═════ Data section ═════

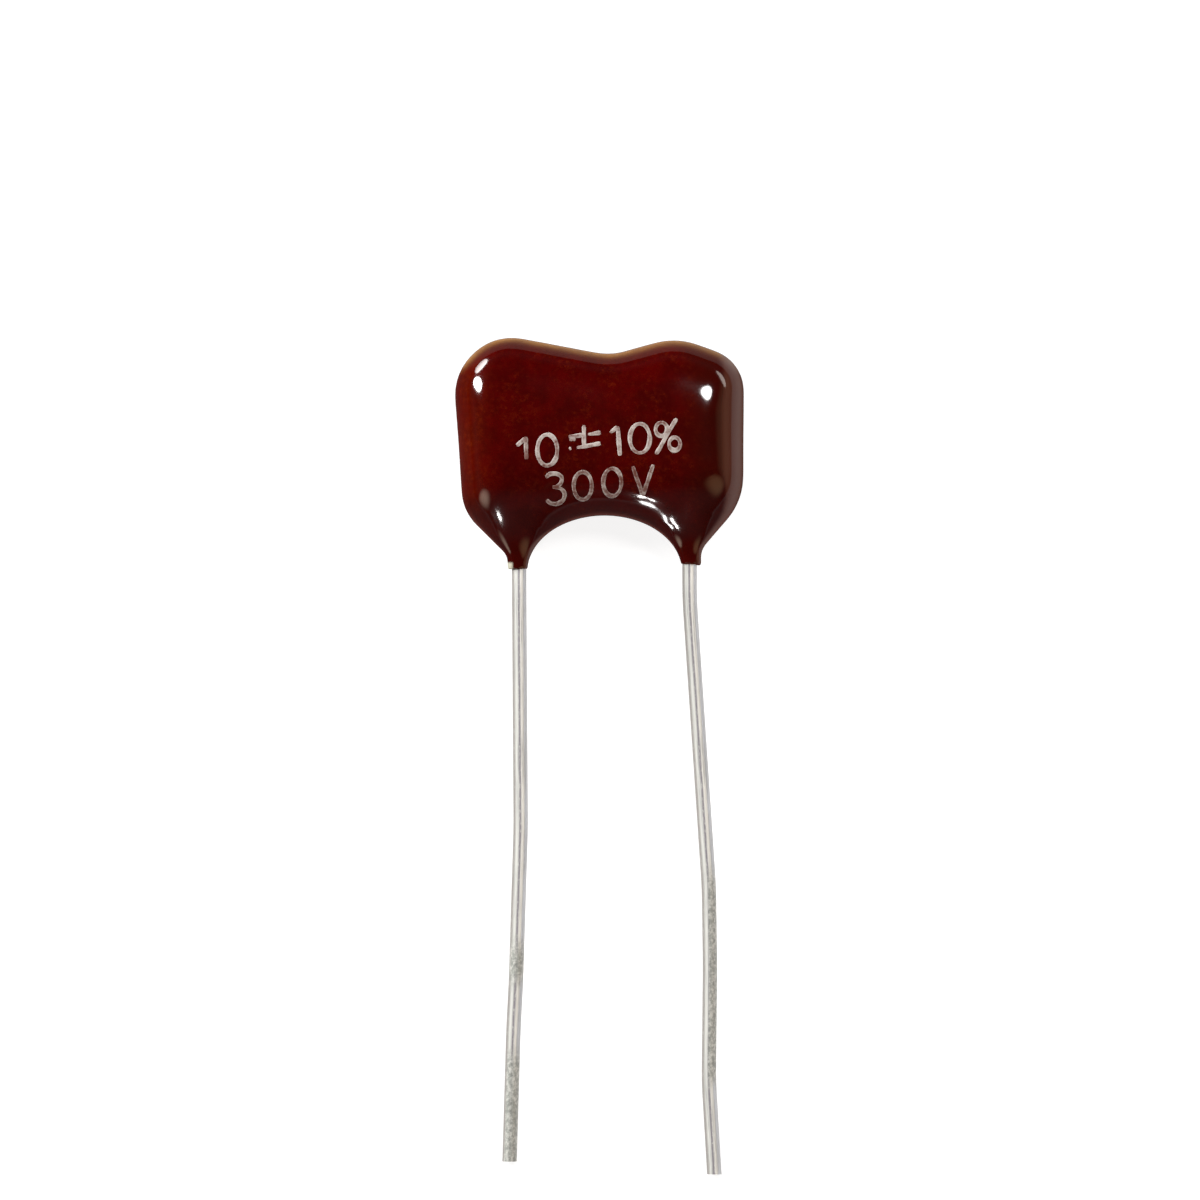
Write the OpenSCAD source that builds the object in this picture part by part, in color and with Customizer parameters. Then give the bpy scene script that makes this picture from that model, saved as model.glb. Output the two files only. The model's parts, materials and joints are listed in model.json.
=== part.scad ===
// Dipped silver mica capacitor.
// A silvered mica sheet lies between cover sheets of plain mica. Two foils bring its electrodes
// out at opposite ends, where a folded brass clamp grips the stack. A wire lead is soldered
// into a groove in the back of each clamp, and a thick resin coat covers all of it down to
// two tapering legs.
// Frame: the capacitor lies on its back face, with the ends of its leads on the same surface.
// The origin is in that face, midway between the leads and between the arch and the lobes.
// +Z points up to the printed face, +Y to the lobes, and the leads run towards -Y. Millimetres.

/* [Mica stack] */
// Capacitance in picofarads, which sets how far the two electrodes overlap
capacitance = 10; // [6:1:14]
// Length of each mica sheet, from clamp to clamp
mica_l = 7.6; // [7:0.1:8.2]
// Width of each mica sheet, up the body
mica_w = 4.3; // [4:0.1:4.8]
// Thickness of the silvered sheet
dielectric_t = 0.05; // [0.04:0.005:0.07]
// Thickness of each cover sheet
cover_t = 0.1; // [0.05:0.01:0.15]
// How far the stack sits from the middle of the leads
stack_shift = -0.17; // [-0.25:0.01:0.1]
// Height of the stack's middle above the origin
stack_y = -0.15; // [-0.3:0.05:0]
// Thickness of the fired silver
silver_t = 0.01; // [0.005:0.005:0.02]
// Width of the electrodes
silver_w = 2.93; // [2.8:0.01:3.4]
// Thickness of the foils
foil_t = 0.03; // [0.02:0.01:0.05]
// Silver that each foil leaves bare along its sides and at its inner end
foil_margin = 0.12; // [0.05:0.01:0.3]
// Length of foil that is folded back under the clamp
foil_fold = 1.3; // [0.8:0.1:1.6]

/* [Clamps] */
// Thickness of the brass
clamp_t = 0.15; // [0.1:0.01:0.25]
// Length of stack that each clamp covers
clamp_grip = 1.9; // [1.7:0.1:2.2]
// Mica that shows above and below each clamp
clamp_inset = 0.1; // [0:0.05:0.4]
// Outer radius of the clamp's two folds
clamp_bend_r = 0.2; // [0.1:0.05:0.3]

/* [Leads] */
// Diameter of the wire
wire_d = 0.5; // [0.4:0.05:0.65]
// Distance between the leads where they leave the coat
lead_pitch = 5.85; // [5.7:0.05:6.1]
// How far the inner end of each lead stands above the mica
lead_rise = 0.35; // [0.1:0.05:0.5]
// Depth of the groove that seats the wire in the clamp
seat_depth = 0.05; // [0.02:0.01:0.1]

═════

_Direction_
Whichever lines contain the string "from", select and copy them.

_Written response_
Write the OpenSCAD source that builds the object in this picture part by part, in color and with Customizer parameters. Then give the bpy scene script that makes this picture from that model, saved as model.glb. Output the two files only. The model's parts, materials and joints are listed in model.json.
// Length of each mica sheet, from clamp to clamp
// How far the stack sits from the middle of the leads